Retrieval Augmented Generation (RAG) has emerged as a groundbreaking technique in the field of generative AI. By providing a large language model relevant data to solve a given task, it can generate answers with much higher accuracy. Next to enhanced performance RAG allows us to work with sensitive without resource-intensive in-house model training. However, efficiently preprocessing and ingesting document data into vector databases for RAG applications can be challenging, especially when dealing with real-time updates.
In most RAG applications relevant data is fetched from a vector database through semantic search. From experience working on RAG applications we have noticed that building a robust data processing pipeline to keep the data in the vector database up to date can be a challenge. Beam is a particularly powerful tool to solve this task since it supports both batch and streaming data, allowing us reuse the same data processing pipeline for both processing scale datasets of relevant information as well as keeping the vector database up to date with live data through streaming data.

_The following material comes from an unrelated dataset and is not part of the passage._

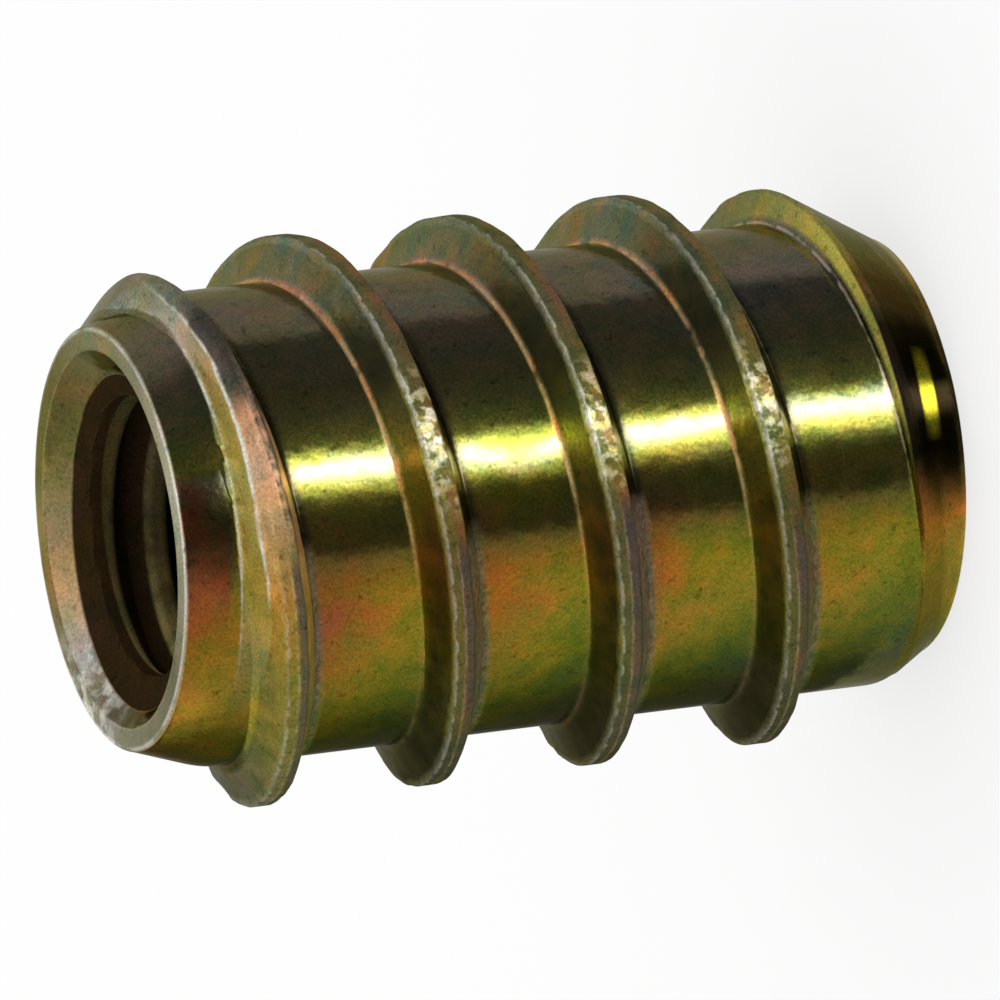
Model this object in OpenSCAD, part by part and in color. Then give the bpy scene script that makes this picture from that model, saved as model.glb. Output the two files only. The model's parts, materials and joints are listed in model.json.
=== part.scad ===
// Steel threaded insert for wood: a short barrel with a coarse wood thread outside, a machine
// screw thread inside and a hexagon socket to drive it. Millimetres, +Z along the axis, origin
// at the middle of the drive end, which the insert stands on. The lead end, which goes into
// the wood first, is up.

/* [Barrel] */
// Length from the drive end to the lead end
length = 14.8; // [13:0.1:25]
// Diameter of the barrel between the turns of the wood thread
barrel_d = 8.4; // [8.2:0.1:9]

/* [Wood thread] */
// Diameter over the crests
crest_d = 10; // [9.4:0.1:11]
// Distance along the axis from one turn to the next
turn_pitch = 3.15; // [2.4:0.05:4]
// Width of the land along the crest
crest_land = 0.35; // [0.2:0.05:0.5]
// Distance along the axis that the flank facing the lead end takes from root to crest
lead_flank = 0.35; // [0.3:0.05:0.6]
// Distance along the axis that the flank facing the drive end takes from root to crest
drive_flank = 0.45; // [0.3:0.05:0.7]
// Angle round the axis, from +X, at which the middle of the ridge runs out of the lead end
run_out_angle = 70; // [0:1:359]

/* [Lead end] */
// Width of the flat ring round the mouth
lead_land = 0.55; // [0.3:0.05:0.8]
// Length of the taper on the barrel
lead_taper = 1.3; // [0.6:0.1:2]
// Angle between the axis and the cone that cuts the ridge down
lead_cut_angle = 45; // [25:1:55]
// Length from the lead end over which the ridge is turned away, down to the taper
shoulder_depth = 0.9; // [0.5:0.05:1.1]
// Angle between the axis and the shoulder that this leaves on the ridge
shoulder_angle = 79; // [60:1:85]
// Angle round the axis, from +X, at which the turned length stops, so the ridge starts beyond it
shoulder_start_angle = 350; // [300:1:355]

/* [Drive end] */
// Wall between the corners of the socket and the edge of the end face
drive_wall = 0.25; // [0.2:0.05:0.6]
// Angle between the axis and the cone that cuts the barrel and the ridge down
drive_cut_angle = 31; // [20:1:50]
// Hexagon socket, across flats
hex_af = 6; // [5:0.5:6]
// Depth of the hexagon socket
hex_depth = 5; // [4.5:0.1:6]

/* [Screw thread] */
// Nominal diameter of the machine screw
screw_d = 6; // [5:1:6]
// Diameter of the bore that the screw thread is cut in
bore_d = 5; // [4.2:0.1:5]
// Clearance of the mouth's countersink round the screw, on the radius
mouth_clearance = 0.05; // [0.02:0.01:0.1]

/* [Hidden] */
// Segments in one turn of the ridge, and in the round faces
turn_steps = 64;
round_steps = 128;
// How far the ridge is sunk into the barrel, and how far a cutter runs past a face
ridge_sink = 0.3;
cut_past = 1;

barrel_r = barrel_d / 2;
crest_r = crest_d / 2;
bore_r = bore_d / 2;
mouth_r = screw_d / 2 + mouth_clearance;
lead_r = mouth_r + lead_land;
hex_corner_r = hex_af / 2 / cos(30);
drive_r = hex_corner_r + drive_wall;

// Turned blank: what the end faces and the cones at both ends leave of a bar
module blank() {
    outside_r = crest_r + cut_past;
    lead_cone = (outside_r - lead_r) / tan(lead_cut_angle);
    drive_cone = (outside_r - drive_r) / tan(drive_cut_angle);
    rotate_extrude($fn = round_steps)
        polygon([
            [0, 0],
            [drive_r, 0],
            [outside_r, drive_cone],
            [outside_r, length - lead_cone],
            [lead_r, length],
            [0, length]
        ]);
}

// Barrel at the root of the wood thread
module barrel() {
    drive_cone = (barrel_r - drive_r) / tan(drive_cut_angle);
    rotate_extrude($fn = round_steps)
        polygon([
            [0, 0],
            [drive_r, 0],
            [barrel_r, drive_cone],
            [barrel_r, length - lead_taper],
            [lead_r, length],
            [0, length]
        ]);
}

// Ring that turns the ridge away at the lead end, over the half turn before shoulder_start_angle.
// It reaches into the barrel's taper by the sink of the ridge, where there is nothing to cut
module shoulder_cut() {
    half_turn = 180;
    outside_r = crest_r + cut_past;
    taper_r = lead_r + (barrel_r - lead_r) * min(shoulder_depth / lead_taper, 1);
    inside_r = taper_r - ridge_sink;
    shoulder_z = length - shoulder_depth;
    rotate([0, 0, shoulder_start_angle - half_turn])
        rotate_extrude(angle = half_turn, $fn = round_steps)
            polygon([
                [inside_r, shoulder_z + ridge_sink / tan(shoulder_angle)],
                [outside_r, shoulder_z - (outside_r - taper_r) / tan(shoulder_angle)],
                [outside_r, length + cut_past],
                [inside_r, length + cut_past]
            ]);
}

// Section of the ridge as [radius, distance along the axis], with its flanks carried on into the barrel
function ridge_section() =
    let (sunk = 1 + ridge_sink / (crest_r - barrel_r), half = crest_land / 2)
    [
        [barrel_r - ridge_sink, -half - drive_flank * sunk],
        [crest_r, -half],
        [crest_r, half],
        [barrel_r - ridge_sink, half + lead_flank * sunk]
    ];

// Ridge swept along a right-hand helix that runs past both ends
module helical_ridge() {
    section = ridge_section();
    corners = len(section);
    spare_turns = 0.5;
    sections = ceil((length / turn_pitch + 2 * spare_turns) * turn_steps);
    points = [
        for (i = [0 : sections], corner = section)
            let (turn = spare_turns - i / turn_steps, angle = run_out_angle + 360 * turn)
            [corner[0] * cos(angle), corner[0] * sin(angle), length + turn_pitch * turn + corner[1]]
    ];
    sides = [
        for (i = [0 : sections - 1], k = [0 : corners - 1])
            let (a = i * corners + k, b = i * corners + (k + 1) % corners)
            each [[a, a + corners, b + corners], [a, b + corners, b]]
    ];
    first_cap = [for (k = [0 : corners - 1]) k];
    last_cap = [for (k = [corners - 1 : -1 : 0]) sections * corners + k];
    polyhedron(points, concat(sides, [first_cap, last_cap]), convexity = 10);
}

// Bore for the screw thread, with the countersink of its mouth
module bore() {
    sink_depth = mouth_r - bore_r;
    rotate_extrude($fn = round_steps)
        polygon([
            [0, -cut_past],
            [bore_r, -cut_past],
            [bore_r, length - sink_depth],
            [mouth_r + cut_past, length + cut_past],
            [0, length + cut_past]
        ]);
}

// Socket for a hexagon key, a corner on +X
module socket() {
    translate([0, 0, -cut_past])
        cylinder(r = hex_corner_r, h = hex_depth + cut_past, $fn = 6);
}

module insert() {
    color("darkkhaki")
        difference() {
            union() {
                barrel();
                difference() {
                    intersection() {
                        helical_ridge();
                        blank();
                    }
                    shoulder_cut();
                }
            }
            bore();
            socket();
        }
}

insert();
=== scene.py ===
import json
import math

import bmesh
import bpy
from mathutils import Matrix, Vector


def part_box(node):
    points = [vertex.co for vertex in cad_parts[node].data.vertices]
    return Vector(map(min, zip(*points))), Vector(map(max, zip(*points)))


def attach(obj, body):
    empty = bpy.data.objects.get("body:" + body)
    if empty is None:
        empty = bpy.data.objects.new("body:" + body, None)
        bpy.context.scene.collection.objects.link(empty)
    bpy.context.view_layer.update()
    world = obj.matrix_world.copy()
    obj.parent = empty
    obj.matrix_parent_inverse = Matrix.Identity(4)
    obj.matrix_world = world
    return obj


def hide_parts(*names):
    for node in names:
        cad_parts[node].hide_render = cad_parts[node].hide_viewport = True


mm = 0.001
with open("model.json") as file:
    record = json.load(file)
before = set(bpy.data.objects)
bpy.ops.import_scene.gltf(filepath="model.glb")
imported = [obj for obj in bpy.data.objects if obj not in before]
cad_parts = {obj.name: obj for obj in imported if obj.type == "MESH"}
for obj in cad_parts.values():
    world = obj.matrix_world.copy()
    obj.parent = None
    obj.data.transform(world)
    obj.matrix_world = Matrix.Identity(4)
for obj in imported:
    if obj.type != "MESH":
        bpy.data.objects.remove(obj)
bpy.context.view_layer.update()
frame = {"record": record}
record = frame["record"]
mounts = {mount["name"]: mount for mount in record["mounts"]}
insertLow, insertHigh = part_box("insert")
insertLength = insertHigh.z - insertLow.z
crestRadius = (insertHigh.x - insertLow.x) / 2
boreRadius = mounts["screw_thread"]["dims"]["r_mm"] * mm
print("frame loaded, length", round(insertLength / mm, 2), "mm")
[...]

It is crucial to recognize that proper preprocessing and analysis of data are often underestimated yet fundamental components in building effective RAG applications. As the age-old adage goes, ‘garbage in, garbage out,’ emphasizing the significance of ensuring high-quality input data for optimal output results. Apache Beam can play an important role in this process, offering both batch and streaming data processing capabilities that are essential for developing production-ready RAG applications.